<<<<

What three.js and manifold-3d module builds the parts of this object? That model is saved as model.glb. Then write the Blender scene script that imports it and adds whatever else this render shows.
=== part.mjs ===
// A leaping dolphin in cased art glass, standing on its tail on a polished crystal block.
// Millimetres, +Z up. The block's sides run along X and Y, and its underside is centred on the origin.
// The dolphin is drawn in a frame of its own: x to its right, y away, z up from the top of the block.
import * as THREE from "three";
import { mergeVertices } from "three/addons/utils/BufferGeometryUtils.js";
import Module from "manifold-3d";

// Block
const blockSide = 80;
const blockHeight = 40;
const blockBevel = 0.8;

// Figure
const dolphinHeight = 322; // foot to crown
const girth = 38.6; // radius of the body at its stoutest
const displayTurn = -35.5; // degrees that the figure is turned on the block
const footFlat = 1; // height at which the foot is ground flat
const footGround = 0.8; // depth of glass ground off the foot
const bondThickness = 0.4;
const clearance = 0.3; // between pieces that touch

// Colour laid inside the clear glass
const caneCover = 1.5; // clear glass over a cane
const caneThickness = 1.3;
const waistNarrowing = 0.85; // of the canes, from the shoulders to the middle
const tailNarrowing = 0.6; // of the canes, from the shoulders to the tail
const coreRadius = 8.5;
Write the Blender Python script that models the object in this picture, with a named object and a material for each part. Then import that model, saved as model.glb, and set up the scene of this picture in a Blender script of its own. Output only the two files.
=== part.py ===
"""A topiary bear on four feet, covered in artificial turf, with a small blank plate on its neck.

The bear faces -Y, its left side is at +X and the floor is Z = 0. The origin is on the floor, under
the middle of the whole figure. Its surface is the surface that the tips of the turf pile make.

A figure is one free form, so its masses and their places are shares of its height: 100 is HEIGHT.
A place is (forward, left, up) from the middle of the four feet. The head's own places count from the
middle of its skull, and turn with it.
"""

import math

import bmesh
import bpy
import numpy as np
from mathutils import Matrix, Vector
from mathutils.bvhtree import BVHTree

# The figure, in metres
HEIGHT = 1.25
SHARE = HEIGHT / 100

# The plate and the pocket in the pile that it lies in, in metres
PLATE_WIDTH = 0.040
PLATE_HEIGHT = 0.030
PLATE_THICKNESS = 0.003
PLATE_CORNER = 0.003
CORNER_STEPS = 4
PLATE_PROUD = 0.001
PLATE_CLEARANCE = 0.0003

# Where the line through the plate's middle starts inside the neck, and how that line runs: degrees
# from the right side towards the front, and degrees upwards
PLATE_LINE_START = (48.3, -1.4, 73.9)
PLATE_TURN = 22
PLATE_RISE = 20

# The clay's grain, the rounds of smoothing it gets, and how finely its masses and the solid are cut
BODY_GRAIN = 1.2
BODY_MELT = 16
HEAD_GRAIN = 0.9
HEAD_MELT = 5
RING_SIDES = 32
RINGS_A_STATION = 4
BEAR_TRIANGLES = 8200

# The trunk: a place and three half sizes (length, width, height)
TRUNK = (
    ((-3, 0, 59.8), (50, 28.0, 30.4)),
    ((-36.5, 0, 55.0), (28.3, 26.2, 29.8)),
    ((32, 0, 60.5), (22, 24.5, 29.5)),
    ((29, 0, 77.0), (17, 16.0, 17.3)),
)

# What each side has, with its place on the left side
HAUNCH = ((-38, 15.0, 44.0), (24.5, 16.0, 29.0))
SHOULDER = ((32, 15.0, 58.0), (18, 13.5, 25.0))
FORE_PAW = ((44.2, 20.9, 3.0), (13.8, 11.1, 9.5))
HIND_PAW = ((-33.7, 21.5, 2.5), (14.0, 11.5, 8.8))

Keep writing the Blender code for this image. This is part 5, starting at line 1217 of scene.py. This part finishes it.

>>>>

Every line above should be retyped exactly as given.

## THE ANSWER:
What three.js and manifold-3d module builds the parts of this object? That model is saved as model.glb. Then write the Blender scene script that imports it and adds whatever else this render shows.
=== part.mjs ===
// A leaping dolphin in cased art glass, standing on its tail on a polished crystal block.
// Millimetres, +Z up. The block's sides run along X and Y, and its underside is centred on the origin.
// The dolphin is drawn in a frame of its own: x to its right, y away, z up from the top of the block.
import * as THREE from "three";
import { mergeVertices } from "three/addons/utils/BufferGeometryUtils.js";
import Module from "manifold-3d";

// Block
const blockSide = 80;
const blockHeight = 40;
const blockBevel = 0.8;

// Figure
const dolphinHeight = 322; // foot to crown
const girth = 38.6; // radius of the body at its stoutest
const displayTurn = -35.5; // degrees that the figure is turned on the block
const footFlat = 1; // height at which the foot is ground flat
const footGround = 0.8; // depth of glass ground off the foot
const bondThickness = 0.4;
const clearance = 0.3; // between pieces that touch

// Colour laid inside the clear glass
const caneCover = 1.5; // clear glass over a cane
const caneThickness = 1.3;
const waistNarrowing = 0.85; // of the canes, from the shoulders to the middle
const tailNarrowing = 0.6; // of the canes, from the shoulders to the tail
const coreRadius = 8.5;
Write the Blender Python script that models the object in this picture, with a named object and a material for each part. Then import that model, saved as model.glb, and set up the scene of this picture in a Blender script of its own. Output only the two files.
=== part.py ===
"""A topiary bear on four feet, covered in artificial turf, with a small blank plate on its neck.

The bear faces -Y, its left side is at +X and the floor is Z = 0. The origin is on the floor, under
the middle of the whole figure. Its surface is the surface that the tips of the turf pile make.

A figure is one free form, so its masses and their places are shares of its height: 100 is HEIGHT.
A place is (forward, left, up) from the middle of the four feet. The head's own places count from the
middle of its skull, and turn with it.
"""

import math

import bmesh
import bpy
import numpy as np
from mathutils import Matrix, Vector
from mathutils.bvhtree import BVHTree

# The figure, in metres
HEIGHT = 1.25
SHARE = HEIGHT / 100

# The plate and the pocket in the pile that it lies in, in metres
PLATE_WIDTH = 0.040
PLATE_HEIGHT = 0.030
PLATE_THICKNESS = 0.003
PLATE_CORNER = 0.003
CORNER_STEPS = 4
PLATE_PROUD = 0.001
PLATE_CLEARANCE = 0.0003

# Where the line through the plate's middle starts inside the neck, and how that line runs: degrees
# from the right side towards the front, and degrees upwards
PLATE_LINE_START = (48.3, -1.4, 73.9)
PLATE_TURN = 22
PLATE_RISE = 20

# The clay's grain, the rounds of smoothing it gets, and how finely its masses and the solid are cut
BODY_GRAIN = 1.2
BODY_MELT = 16
HEAD_GRAIN = 0.9
HEAD_MELT = 5
RING_SIDES = 32
RINGS_A_STATION = 4
BEAR_TRIANGLES = 8200

# The trunk: a place and three half sizes (length, width, height)
TRUNK = (
    ((-3, 0, 59.8), (50, 28.0, 30.4)),
    ((-36.5, 0, 55.0), (28.3, 26.2, 29.8)),
    ((32, 0, 60.5), (22, 24.5, 29.5)),
    ((29, 0, 77.0), (17, 16.0, 17.3)),
)

# What each side has, with its place on the left side
HAUNCH = ((-38, 15.0, 44.0), (24.5, 16.0, 29.0))
SHOULDER = ((32, 15.0, 58.0), (18, 13.5, 25.0))
FORE_PAW = ((44.2, 20.9, 3.0), (13.8, 11.1, 9.5))
HIND_PAW = ((-33.7, 21.5, 2.5), (14.0, 11.5, 8.8))

Keep writing the Blender code for this image. This is part 5, starting at line 1217 of scene.py. This part finishes it.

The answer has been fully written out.